If transfer speed is of the essence there are two approaches to copy data to hercules. The easiest way to copy your data is to directly copy it to the hercules gateway in Bonn (hgw or herculesgw), and use the directory /media/hercules
. Your own directory is listed under /media/hercules/u/<user-name>
. From there your data will automatically sync to your home directory on hercules. Please note that only those having an hercules account are allowed to log in to herculesgw and that data can only be copied to your own home directory. This method is therefore only suited for smaller data sets due to the limited storage space in your home directory on hercules.
.
.
The second method transfers data directly to hercules via the hercules gateway. In order to use the 10GbE line to Garching, transfer data from any of the local machines hooked to the 10GbE network (eg. miraculix/miraculix2/verleihnix/archivesrv). On any of these machines create an ssh tunnel to hercules using:
ssh -f -N -L <local-port>:hercules01.bc.rzg.mpg.de:22 <user-name>@hgw
where the <local-port> should be a free, not in use port on the machine you run this command. To check if the port is available:
lsof | grep <local-port>
NOTE: if you get a "bind: Cannot assign requested address" ERROR, force ssh to use ipv4 with an additional "-4" option.

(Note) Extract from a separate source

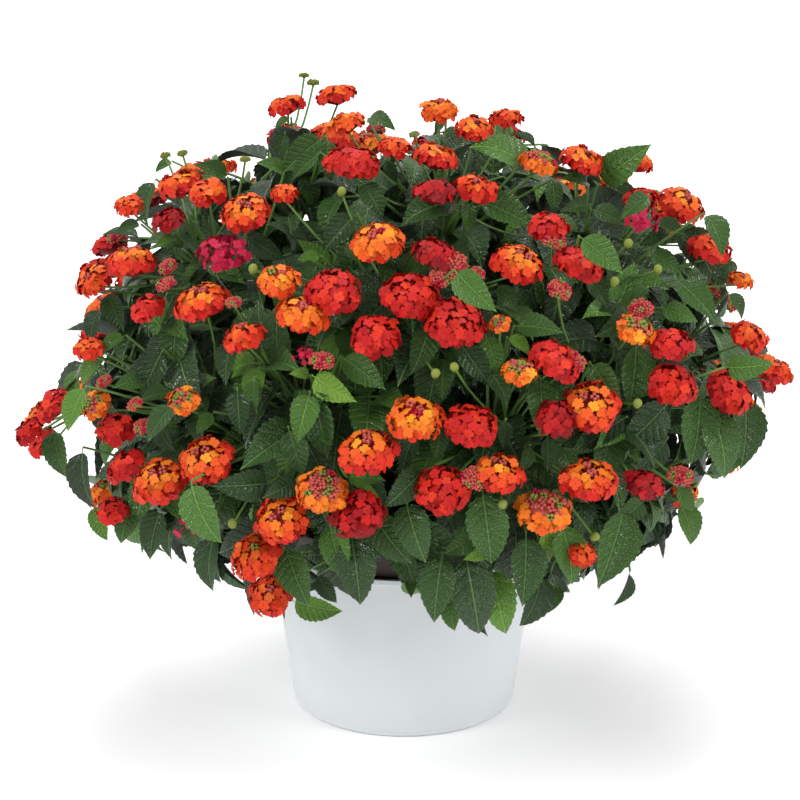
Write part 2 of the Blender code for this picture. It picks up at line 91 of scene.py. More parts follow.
# Old wood
TRUNK_R = 0.010
TRUNK_FOOT_Z = 0.105
TRUNK_TOP_Z = 0.186
LIMB_R = 0.0052
FORK_R = 0.0075
LIMB_STEP = 0.005
LIMB_SINK = 0.012
LIMB_TURN = 8.0
LIMB_WAVE = 0.006
SIDE_LIMBS = 6
SIDE_LIMB_REACH = 0.105
SIDE_LIMB_Z = 0.222
TOP_LIMB_Z = 0.300
BARK_VOXEL = 0.0016

# The canopy, a dome that hangs over the pot
CANOPY_CENTRE = Vector((0.0, 0.0, 0.262))
CANOPY_X = 0.318
CANOPY_Y = 0.290
CANOPY_RISE = 0.262
CANOPY_DROP = 0.165

# Branches
BRANCH_SHARE = 0.72
BRANCH_SEED = 100
BRANCH_R = (0.0030, 0.0019)
STUB_LENGTH = 0.014
SPRAY_REACH = 0.150
TOP_ENDS = [(20, 64), (140, 70), (262, 62)]
SECTOR_ENDS = [(-3, 40), (-20, 13), (19, 9), (2, -24)]
FORK_ANGLE = math.radians(62)
FORK_PUSHES = 30
FORK_PUSH = 0.06
GOLDEN_ANGLE = math.radians(137.508)
FULL_TURN = 6.28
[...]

Now you can transfer data through this port using:
rsync -Pav -e "ssh -p <local-port>" <data> <user-name>@localhost:<destination-dir-hercules>
To simplify this copy process add the following to your ~/.ssh/config
file:
Host htun Hostname localhost HostKeyAlias htun User <user-name> Port <local-port>
This addition allows you to copy data to hercules with a much simpler command like, similar to a standard data transfer:
rsync -Pav <data> <user-name>@htun:<destination-dir-hercules>
Once all data has been copied to hercules it is advisable to close the ssh tunnel again. Therefore, log into the machine you opened the tunnel at and identify the PID (second column) of the open tunnel using:
ps -aef | grep -i ssh
Then close/kill the tunnel with:
kill -9 <PID>
NOTE: for password-less data transfer you need to add your public ssh-key from the hercules gateway to hercules. Log into the gateway and type "ssh-keygen -t rsa", choose a filename in which the private and public key should be stored and just hit <Enter> when you are asked for a passphrase. Then add the just created public key to hercules using "ssh-copy-id <user-name>@hercules01.bc.rzg.mpg.de". If successful, you should now be able to log into hercules from the hercules gateway without having to give a password. You can then also password-less transfer data via the hercules gateway with the above given method.
Support
For help on modules/software/cluster, please email Christian (christian.guggenberger@rzg.mpg.de) or Markus (mjr@rzg.mpg.de).
VNC
To use VNC with the Hercules cluster, see:
http://www.mpcdf.mpg.de/services/network/vnc/vnc-at-the-mpcdf
Installing Python librairies
To install standard python librairies, see:
http://www.mpcdf.mpg.de/about-mpcdf/publications/bits-n-bytes?BB-View=192&BB-Document=150
Sample script
Here's an example snippet which can be submitted with qsub
:
### shell
#$ -S /bin/bash
### join stdout and stderr
#$ -j y
### change to current work dir
#$ -cwd
### do not send email reports
#$ -m n
### request parallel env with 8 cpus
#$ -pe openmp 8
### wallclock 2 hours
#$ -l h_rt=7200
### virtual limit per job 20GB
#$ -l h_vmem=20G
date
The CPU count specified with #$ -pe openmp XYZ
can be varied from 1-24.
#$ -pe openmp
can be ommitted, but then, one cpu is assumed.
h_rt
is mandatory and can be as much as 12 days (288:00:00).
h_vmem
is optional; if not present, 7G is set as default.
Currently, there is no CPU-binding enforced; in other words, if users use more cpus (e.g. create more threads) than requested, they'll steal CPU time from other jobs.